The Occasional Conformity Act (10 Anne c. 6), also known as the Occasional Conformity Act 1711 or the Toleration Act 1711, was an Act of the Parliament of Great Britain which passed on 20 December 1711. Previous Occasional Conformity bills had been debated in 1702 and 1704, the latter causing the 'Tackers' controversy. It was passed by the Tories to undermine the Whig party, and to ensure that elections to Parliament were under the control of Tories, with non-conformists locked out. It applied to any national or local official in England or Wales who was required to attend Church of England services and take the Lord's Supper. If such a person attended "any conventicle, assembly or meeting" of any other religion, they would be subject to a penalty of £40 and permanently barred from government employment. (The Act did not extend to Scotland, the independence of whose Presbyterian state church (kirk) was guaranteed by the Acts of Union.)

A notable occasional conformist had been the Queen's husband, Prince George, a practising Lutheran; despite this, he had voted for the earlier failed bill in the House of Lords at his wife's request, but died in 1708 before the passage of the act.

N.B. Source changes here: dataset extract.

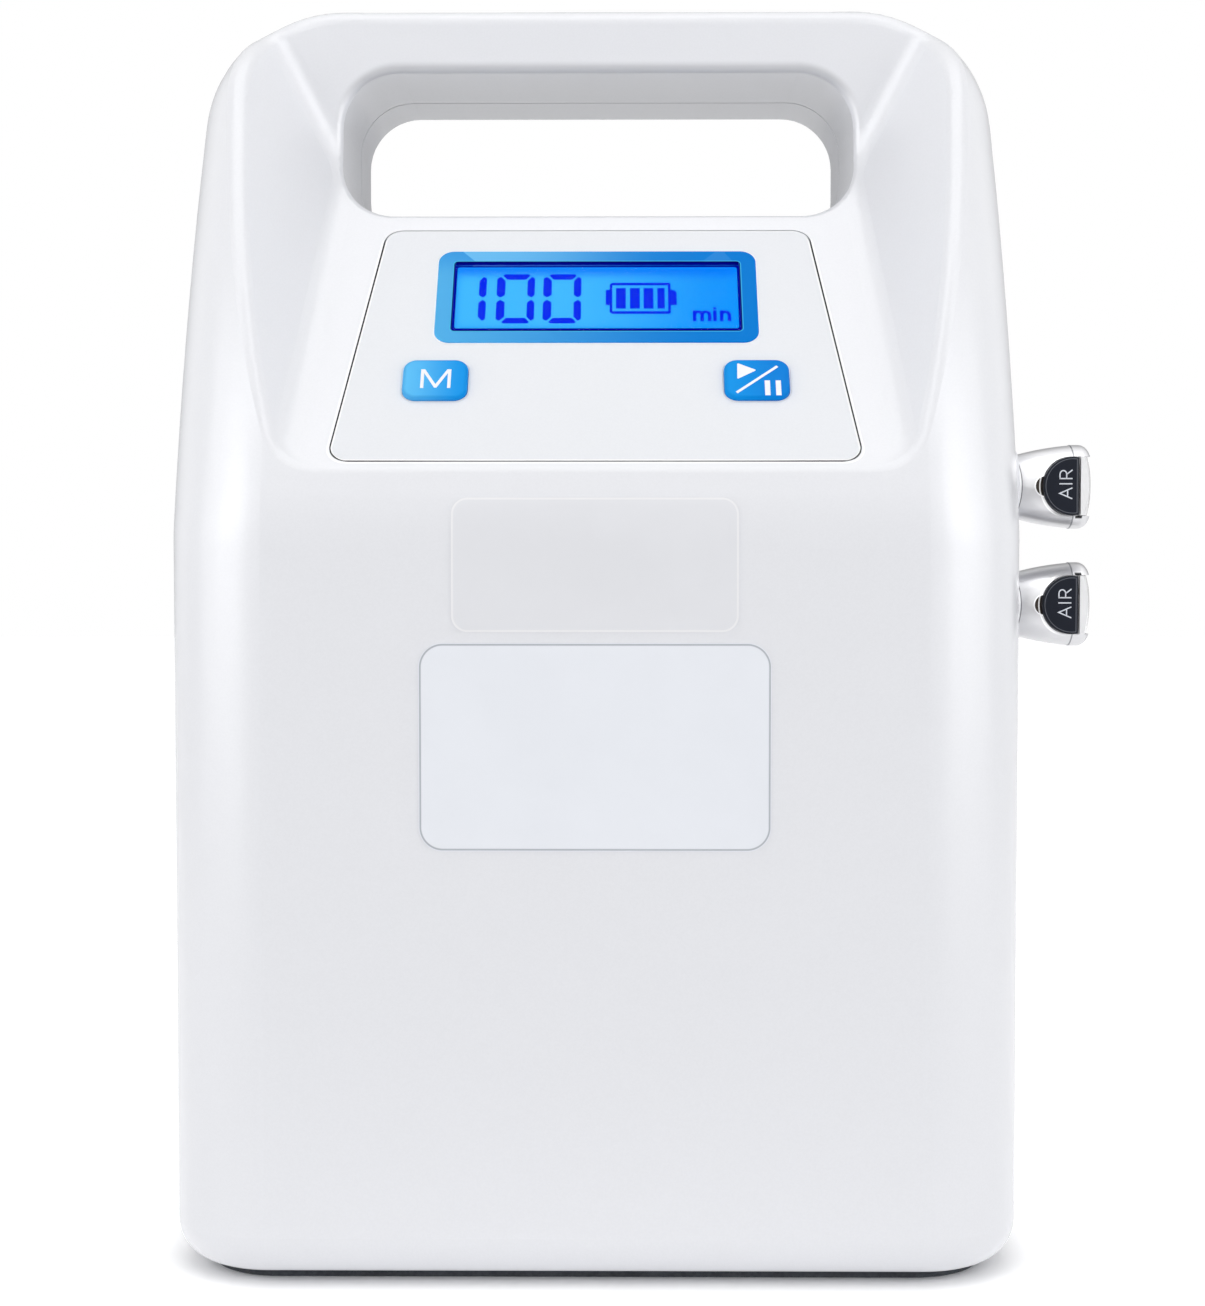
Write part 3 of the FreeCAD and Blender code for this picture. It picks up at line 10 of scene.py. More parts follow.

Its purpose was to prevent Nonconformists and Roman Catholics from taking "occasional" communion in the Church of England in order to become eligible for public office under the Corporation Act 1661 and the Test Act. Under these acts only members of the Church of England were allowed to hold any office of public trust. The 1711 Act was repealed in 1719. When it was in effect it had little impact. Non-conformist officials were either protected by powerful patrons, or attended private services that were not covered.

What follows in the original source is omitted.